What Your Child Should Know
Your child should know:
- That it is important to demonstrate respect for others and the property of others
- How her actions demonstrate a sense of respect
How You Can Help
As your child heads off into the kindergarten classroom, respect will be an important part of her success in the classroom and an important ongoing learning process. Some children naturally develop a sense of respect early on while others need more guidance in this area. Here are a few tips for helping your child develop a sense of respect.
- To help your child understand the effect respect has on others, use the term "respect" when showing appreciation for something your child has done or said that makes you happy or proud. For example, you might say, "Picking this flower for your teacher is so thoughtful. What a respectful and kind gesture." In other words, combine the word "respect" with other words (such as kindness) that give the word a positive meaning.

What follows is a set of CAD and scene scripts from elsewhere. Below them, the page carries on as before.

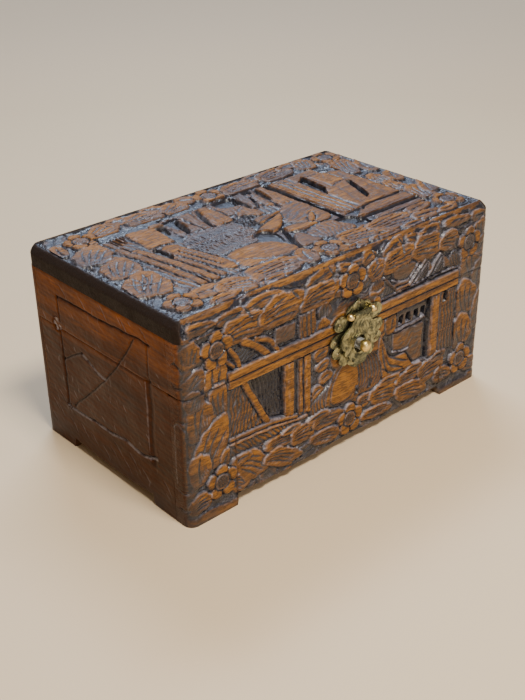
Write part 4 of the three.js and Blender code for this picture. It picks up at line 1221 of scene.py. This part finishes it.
def carved_wood():
    """Stained carving, dark in the hollows and orange on the tops, with plain ends and inside faces."""
    n = Nodes("carved_wood")
    grain, pores = grain_lines(n)
    patches = n.noise(18, 4, 0.6)
    hollow, depth = n.attribute("hollow"), n.attribute("depth")
    tint, lined, pale = n.attribute("tint"), n.attribute("lined"), n.attribute("pale")
    cuts = n.math("SINE", n.times(n.attribute("lines"), 2 * math.pi))
    cuts = n.times(n.math("MULTIPLY_ADD", cuts, 0.5), lined)
    # high, proud places lose the stain and deep hollows keep it; the hollow, shade and depth terms also
    # darken recesses as painted shade
    wear_and_shade = n.plus(n.ramp(tint, 0.0, 1.0, 0.0, 0.82), n.ramp(patches, 0.3, 0.75, -0.20, 0.24))
    wear_and_shade = n.minus(wear_and_shade, n.ramp(hollow, 0.0, 0.40, 0.0, 0.92))
    wear_and_shade = n.minus(wear_and_shade, n.ramp(n.attribute("shade"), -0.1, 1.1, -0.10, 0.50))
    wear_and_shade = n.minus(wear_and_shade, n.ramp(depth, 1.6, 4.4, 0.0, 0.35))
    wear_and_shade = n.minus(wear_and_shade, n.times(cuts, 0.4))
    wear_and_shade = n.plus(wear_and_shade, n.ramp(grain, 0.32, 0.7, -0.13, 0.13), clamp=True)
    dark = n.mix(n.ramp(grain, 0.35, 0.65), *DARK_STAIN_AND_SHEEN)
    brown = n.mix(n.ramp(grain, 0.3, 0.7), *BROWN_STAIN)
    orange = n.mix(n.ramp(grain, 0.3, 0.72), *WORN_ORANGE)
    colour = n.mix(n.ramp(wear_and_shade, 0.02, 0.36), dark, brown)
    colour = n.mix(n.ramp(wear_and_shade, 0.34, 0.85), colour, orange)
    colour = n.mix(n.ramp(pores, 0.50, 0.60, 0.0, 0.55), colour, (0.013, 0.0075, 0.0060))
    # pale marks: wax and wear on cut edges, and painted highlights on edges and gouges
    rim = n.times(pale, n.ramp(n.noise(160, 3), 0.35, 0.6, 0.25, 1.0))
    colour = n.mix(n.times(rim, 0.75), colour, WAX_AND_HIGHLIGHT)
    end = n.mix(n.noise((700, 90, 500), 5, 0.7), *END_GRAIN)
    colour = n.mix(n.attribute("end_grain"), colour, end)
    side_grain, side_pores = grain_lines(n, True)
    side_colour = end_colour(n, side_grain, side_pores)
    side_colour = n.mix(n.ramp(hollow, 0.02, 0.4, 0.0, 0.85), side_colour, CUT_SHADOW)
    side_colour = n.mix(n.times(rim, 0.8), side_colour, END_WAX_AND_HIGHLIGHT)
    colour = n.mix(n.attribute("side"), colour, side_colour)
    colour = n.mix(n.attribute("inner"), colour, inside_colour(n))
    rough = n.plus(n.ramp(grain, 0.3, 0.7, 0.28, 0.38), n.ramp(wear_and_shade, 0.1, 0.8, 0.0, 0.24))
    rough = n.plus(rough, n.ramp(n.noise(90, 3), 0.4, 0.7, -0.06, 0.08))
    # the stained hollows keep their varnish; worn tops and the board's ends are dry
    dry = 0.0
    for name, roughening in (("end_grain", 0.4), ("side", 0.12), ("inner", 0.3)):
        dry = n.plus(dry, n.attribute(name), clamp=True)
        rough = n.plus(rough, n.times(n.attribute(name), roughening), clamp=True)
    coat = n.times(n.minus(1.0, dry), n.ramp(wear_and_shade, 0.05, 0.6, 0.5, 0.0))
    normal = n.bump(grain, 0.6, 0.0006)
    normal = n.bump(n.times(pores, -1.0), 0.8, 0.0006, normal)
    normal = n.bump(n.times(cuts, -1.0), 0.9, 0.0006, normal)
    normal = n.bump(n.noise((260, 420, 420), 2, 0.5, 1.0), 0.25, 0.0005, normal)
    n.set(Base_Color=colour, Roughness=rough, Normal=normal, Coat_Weight=coat, Coat_Roughness=0.28,
          Specular_IOR_Level=0.3)
    return n.material


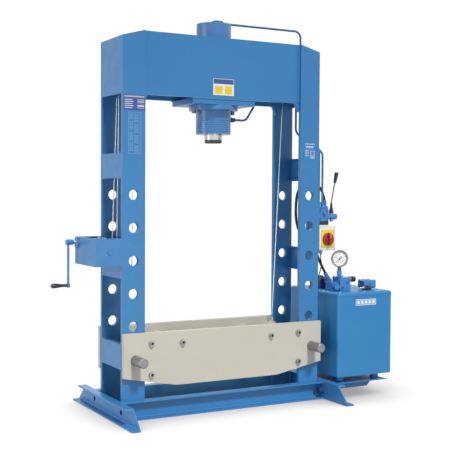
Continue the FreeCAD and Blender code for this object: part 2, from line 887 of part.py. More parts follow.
def rope_eyes():
    """A forged eye round each end spacer takes the rope."""
    eyes = []
    for sign, y in ((-1, "front_rope_y"), (1, "rear_rope_y")):
        x, z = "%d * tie_end_x" % sign, "tie_end_z"
        ring = rod("spacer_radius + 11", 16, x, "%s - 8" % y, z, "y")
        foot = "%s + spacer_radius + 5" % z
        neck = block(12, 12, 31, "%s - 6" % x, "%s - 6" % y, foot)
        hole = rod("spacer_radius + shaft_fit", 16, x, "%s - 8" % y, z, "y")
        eyes.append(cut(fuse(ring, neck), hole))
    return eyes


def build_pins():
    """Two steel pins carry the bed in the post holes and pull out to the front."""
    length = "pin_front + bed_front + pin_tail"
    bevel = "pin_chamfer"
    outline = [
        (0, 0),
        ("pin_radius - " + bevel, 0),
        ("pin_radius", bevel),
        ("pin_radius", length + " - " + bevel),
        ("pin_radius - " + bevel, length),
        (0, length),
    ]
    for side, sign in (("left", -1), ("right", 1)):
        pin = turned(outline, "%d * pin_x" % sign, "-pin_front", "pin_hole_first", "y")
        keep(pin, "%s_pin" % side)


# --- winch -------------------------------------------------------------------------------

def gear_face(teeth, centre_y, centre_z, x, turn, bore):
    """The face of a spur gear in the YZ plane, its flanks as arcs through the involute."""
    module = size("gear_module")
    pitch = module * teeth / 2
    base = pitch * math.cos(math.radians(20))
    tip, root = pitch + module, pitch - 1.25 * module
    half_tooth = math.pi / teeth / 2 - size("gear_backlash") / 2 / pitch
    roll = math.tan(math.radians(20)) - math.radians(20)

    def flank(radius):
        lean = math.acos(min(1.0, base / radius))
        return half_tooth + roll - (math.tan(lean) - lean)

    def spot(radius, angle):
        angle = angle + turn
        return Vector(x, centre_y + radius * math.cos(angle), centre_z + radius * math.sin(angle))

    low = max(root, base)
    middle = (low + tip) / 2
    edges = []
    step = 2 * math.pi / teeth
    for number in range(teeth):
        axis = number * step
        points = [spot(root, axis - flank(low)), spot(low, axis - flank(low)),
                  spot(middle, axis - flank(middle)), spot(tip, axis - flank(tip)),
                  spot(tip, axis + flank(tip)), spot(middle, axis + flank(middle)),
                  spot(low, axis + flank(low)), spot(root, axis + flank(low)),
                  spot(root, axis + step - flank(low))]
        if low - root > 0.01:
            edges.append(Part.LineSegment(points[0], points[1]).toShape())
        edges.append(Part.Arc(points[1], points[2], points[3]).toShape())
        edges.append(Part.LineSegment(points[3], points[4]).toShape())
        edges.append(Part.Arc(points[4], points[5], points[6]).toShape())
        if low - root > 0.01:
            edges.append(Part.LineSegment(points[6], points[7]).toShape())
        edges.append(Part.LineSegment(points[7], points[8]).toShape())
    outer = Part.Wire(edges)
    centre = Vector(x, centre_y, centre_z)
    inner = Part.Wire([Part.Circle(centre, Vector(1, 0, 0), bore).toShape()])
    face = Part.Face(outer).cut(Part.Face(inner)) if bore else Part.Face(outer)
    return face


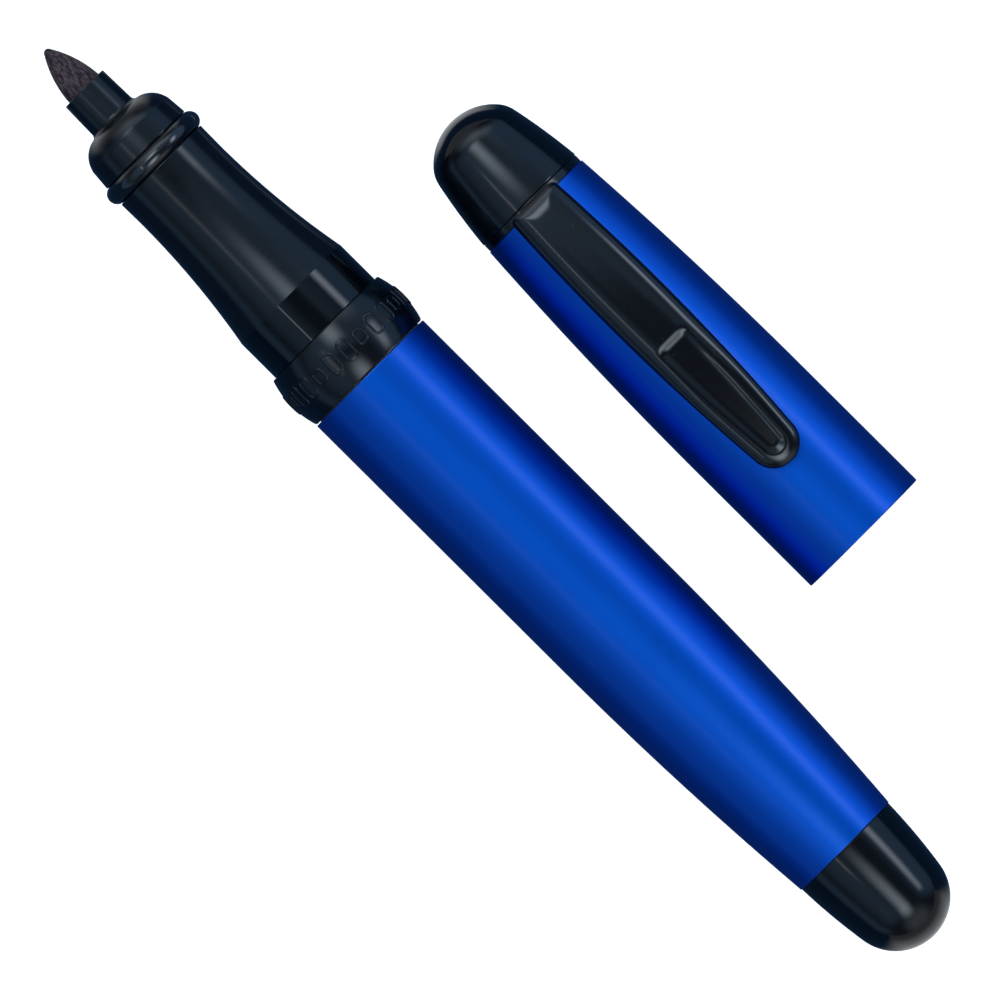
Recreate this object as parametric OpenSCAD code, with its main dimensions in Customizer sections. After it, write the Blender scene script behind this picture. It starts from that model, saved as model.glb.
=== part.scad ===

- To help your child build a healthy respect for herself and for other people, model the concept of respect. Let your child catch you showing respect to others through your actions or words. Purposely let your child hear you say something respectful about her teacher or others in her life. Let your child overhear you say something respectful and loving about her to a friend or another parent.
- Play simple games that teach the actual word and concept of respect in a more hands-on way. For example, pick out two baskets. Make one of the baskets bright and pretty (this will be your respect basket) and make the other basket old and dingy (this will be your disrespect basket). Fill your disrespect basket with items you have collected around the house that are lacking in respect: torn books, a broken toy, a stuffed animal with a missing button, or a dirty cup. Tell your child that the items in your "disrespect basket" want to be moved to the "respect basket" and only she can help them out. Invite her to figure out with you why the object landed in the disrespect basket in the first place and then what can be done to help the item move over to the happy and very pretty respect basket!
Finally, remember that role-play is an excellent tool for acting out the way your child interacts with the people in her life. Take time to do a little role-playing with her. You can be the grouchy kid and she can be the kind parent. See where she goes with the role-play and have fun being "disrespectful" but always end your play with the message that being respectful makes everyone feel much better.
Reflect, Revise, Revisit
Be observant of your child's words and actions. If you see that she is struggling to show respect for others or for things belonging to others, look for the reasons why. Perhaps your child was just tired or was feeling angry. Help her look for ways to express her feelings and needs without being disrespectful to others. You may need to help your child learn to verbalize her frustration or you may need to make sure she gets more sleep. There will be times when thers may not deserve your child's respect, but the message for her must remain constant. The concept of respect can be so complex and it will probably take time and certainly a consistent message in order for your child to sort it all out. With your patient guidance and example, your child will get the message you are trying to share.